The power outages that resulted from this tree fall were not the simple single-point failures that most outages represent — a tree on a single line that can be cleared and repaired in hours. The scale and density of tree failures meant that virtually every distribution circuit in the affected area had multiple points of damage, requiring not just line repair but the physical removal of the downed trees before repairs could even begin. The logistics of restoring 4.2 million customer outages in summer heat, with a workforce that had to work in 100°F conditions and a supply chain for replacement equipment that was overwhelmed by the simultaneous demand, determined the pace of recovery more than the technical difficulty of any individual repair.
The economic damage — estimated at $2.9 billion in 2012 dollars — made the June 2012 derecho the costliest thunderstorm event in American history at that time. The combination of tree damage, infrastructure repair, food spoilage, business losses, and health impacts from the concurrent heat wave produced a total damage figure that exceeded many named hurricanes.
What Changed Because of It
The June 2012 derecho accelerated changes in utility vegetation management — the practice of trimming trees near power lines to reduce outage risk — that many utilities had been implementing slowly for years. The storm made the connection between tree-dense suburban development and power system vulnerability undeniable in a way that localized outage events had not.

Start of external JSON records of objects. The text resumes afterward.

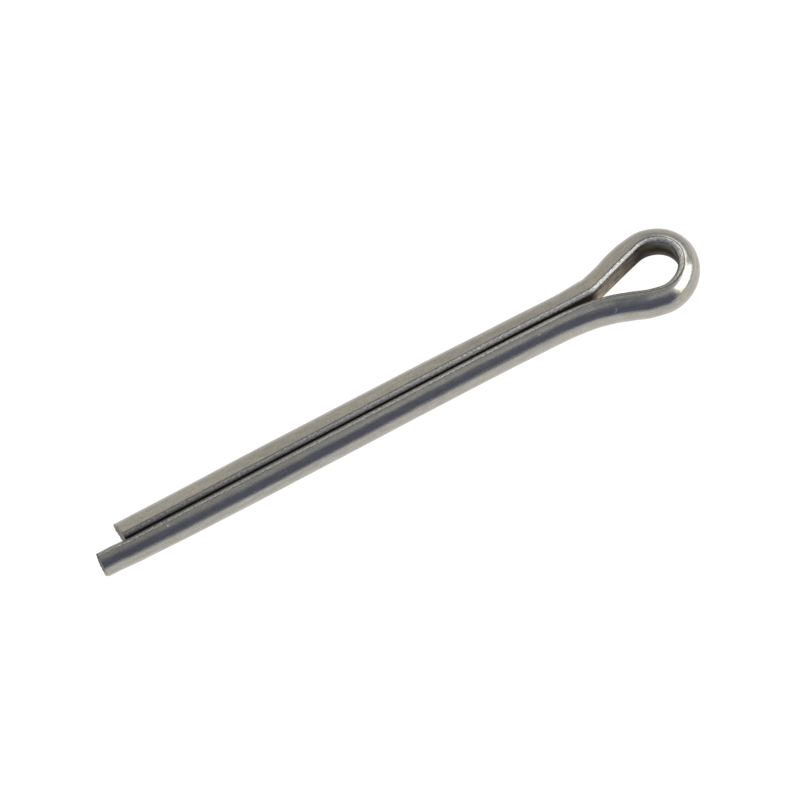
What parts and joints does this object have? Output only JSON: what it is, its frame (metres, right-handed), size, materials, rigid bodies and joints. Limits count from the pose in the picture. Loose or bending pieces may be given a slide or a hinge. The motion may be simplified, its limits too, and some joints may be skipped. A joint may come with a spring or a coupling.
{
  "type": "cotter pin",
  "caption": "Split cotter pin of half-round steel wire, folded flat to flat into a round shank with a teardrop eye and one longer leg.",
  "frame": {"origin": "on the shank's axis, at the end of the round shank, where the neck of the eye begins", "axes": "+X along the shank towards the eye, +Z square to the plane of the eye and upwards as the pin lies, +Y towards the short leg"},
  "size_m": [0.0549, 0.0074, 0.0036],
  "materials": {
    "steel": "plain drawn steel wire, satin, with fine lines along the wire"
  },
  "bodies": {
    "root": {"cotter_pin": "steel"}
  },
  "joints": []
}
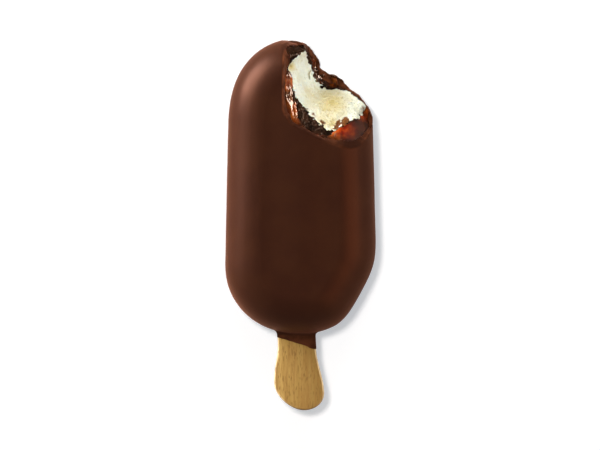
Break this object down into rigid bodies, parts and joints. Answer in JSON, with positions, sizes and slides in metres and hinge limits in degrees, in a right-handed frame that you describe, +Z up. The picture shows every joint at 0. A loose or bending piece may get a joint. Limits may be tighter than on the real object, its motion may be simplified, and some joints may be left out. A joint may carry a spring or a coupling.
{
  "type": "ice cream bar",
  "caption": "Chocolate-coated ice cream bar on a wooden stick, lying on its back, with a bite showing caramel, dark chocolate and vanilla ice cream.",
  "frame": {"origin": "middle of the footprint of the bar and its stick, on the surface that the bar lies on", "axes": "+X to the right across the bar, +Y from the stick towards the bar's tip, +Z up out of the shown face"},
  "size_m": [0.0492, 0.1212, 0.0255],
  "materials": {
    "chocolate_coat": "smooth semi-gloss milk chocolate",
    "caramel_layer": "wet, glossy amber caramel",
    "dark_chocolate_layer": "satin dark chocolate",
    "ice_cream": "soft creamy vanilla, bitten",
    "stick": "plain birch, fine lengthwise grain"
  },
  "bodies": {
    "root": {"chocolate_coat": "chocolate_coat", "caramel_layer": "caramel_layer", "dark_chocolate_layer": "dark_chocolate_layer", "ice_cream": "ice_cream", "stick": "stick"}
  },
  "joints": []
}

It also raised questions about utility infrastructure resilience that remain unresolved: whether underground power lines — more expensive to install but immune to tree-fall damage — should replace aerial lines in high-density suburban areas, and what standards should apply to tree-planting near infrastructure. The cost-benefit calculation on undergrounding has not generally supported widespread deployment, but the 2012 derecho sharpened the terms of that discussion considerably.
The storm introduced derechos to public awareness in a way that will be familiar to anyone who follows severe weather: a catastrophic event that gives most people their first encounter with a meteorological term that specialists have used for decades. “Derecho” entered general American vocabulary on June 30, 2012, in the same way that “storm surge” entered it after Superstorm Sandy later that year — through direct, costly experience that no forecast discussion or educational campaign had previously achieved.
The Word You Now Know
Fourteen years after the June 2012 derecho, the word has become standard vocabulary in severe weather coverage. When derecho events occur — and they occur multiple times each summer across the United States — they are identified as such in forecasts, warnings, and news coverage in a way that would not have been universal before 2012.
The storm that introduced the word to millions of Americans also provided the most vivid possible illustration of what the word means: 700 miles of downed trees, 4.2 million dark homes, and a heat wave that had nowhere to go. The derecho of June 29, 2012 is the definition, illustrated at catastrophic scale, of why straight-line winds merit the same forecasting attention and public awareness as the rotating winds that have always dominated the severe weather narrative.